Par qui ont été gravés ces traits curieux, car l'appellation de dessins serait bien prétentieuse?

Est-ce réellement par les hommes qui ont habité coite grotte à l'époque de la Madeleine?

Je ne sais. Tout ce que je puis dire, c'est que cette grotte a été habitée à l'époque magdalénienne, qu'elle ne semble pas l'avoir été pendant toute la période néolithique ; qu'elle l'a été de nouveau à l'époque gallo-romaine, ainsi qu'on témoignent les objets que j'y ai pu recueillir. Ce que je puis dire aussi, c'est qu'il a fallu un temps considérable pour exécuter ces gravures, car la dureté de cette roche néocomienne est extrême. Il est curieux de voir dans deux grottes magdaléniennes des gravures analogues et le rapprochement s'imposait. Je me garde bien de conclure, et ce n'est que comme pierre d'attente que je signale cette intéressante particularité.

Les découvertes récentes de MM. Rivière, Daleau, etc., m'ont engagé à étudier à nouveau. ces traits gravés, et je suis arrivé à penser que leur origine intentionnelle ne saurait être mise en doute.
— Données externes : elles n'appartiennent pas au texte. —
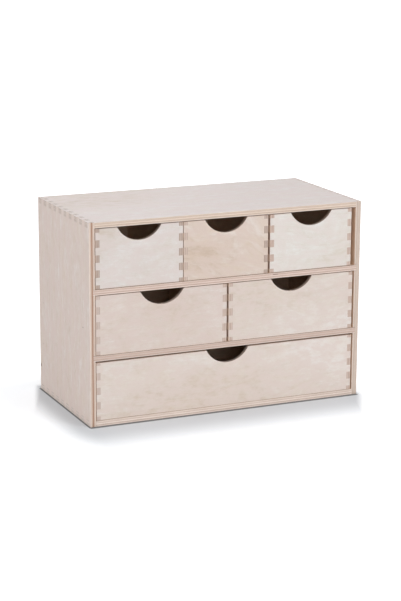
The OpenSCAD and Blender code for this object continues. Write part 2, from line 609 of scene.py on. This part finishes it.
@dataclass(frozen=True)
class PlyEdge:
    """Cut edge of plywood, on which the plies show in turn from the side and from the end.

    Attributes:
        plies: Number of plies.
        side: Colour of a ply that is cut along its grain.
        end: Colour of the ends of the fingers.
        cross: Colour of a crossing ply between two that are cut along their grain.
        glue: Colour of the glue lines.
        spread: How much the plies differ from each other.
        sawn_and_painted_shade: Strength of the dark brown on the thumb notch's cut face,
            partly its raw cut tone and partly painted shade, and of the painted crevice shade
            on arrises by the drawers.
        bump_mm: Depth of the fibres and glue lines.
        gloss: Strength of the mirror part of the light.
    """

    plies: int
    side: Colour
    end: Colour
    cross: Colour = paint(190, 163, 148)
    glue: Colour = paint(146, 108, 86)
    spread: float = 0.12
    sawn_and_painted_shade: float = 0.7
    bump_mm: float = 0.07
    gloss: float = 0.3

    def levels(self, seed: float, chosen: Sequence[float]) -> list[tuple[float, float]]:
        """Light level of each ply, from the lower face of the board.

        Args:
            seed: The board's own number.
            chosen: Levels from 0, a dark ply, to 1. If there are none, the seed sets them.

        Returns:
            Stops for a ramp.
        """
        drawn = [0.5 + 0.35 * math.sin(seed * 12.9 + ply * 4.1) for ply in range(self.plies)]
        return [(ply / self.plies, level) for ply, level in enumerate(chosen or drawn)]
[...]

Outre que ce sont les seuls que l'on trouve dans les nombreuses cavernes préhistoriques des gorges de l'Ardèche, il est impossible de les confondre avec de simples fissures du rocher. Il existe précisément vers le fond de la caverne quelques fissures qui permettent d'établir une comparaison. Dans une fissure, les arêtes sont vives, les deux lèvres sont comme taillées à l'emporte-pièce, et la pénétration dépasse le demi-centimètre qu'atteint à peine un trait gravé de la grotte. Dans ces gravures, les bords du trait ne sont plus à pie; ils sont mousses, comme taillés en dédolant. Ils vont en s'écartant de la partie profonde, comme si le grand angle ainsi formé résultait du passage réitéré d'un instrument épais terminé comme un burin par un angle trièdre, et qui aurait pénétré dans la roche à la façon d'un coin.

Il faut donc arriver à conclure que ces traits, qui nous paraissent informes ou dont nous ne comprenons pas le sens qu'ils ont eu, peut-être, sont bien de la main de l'homme.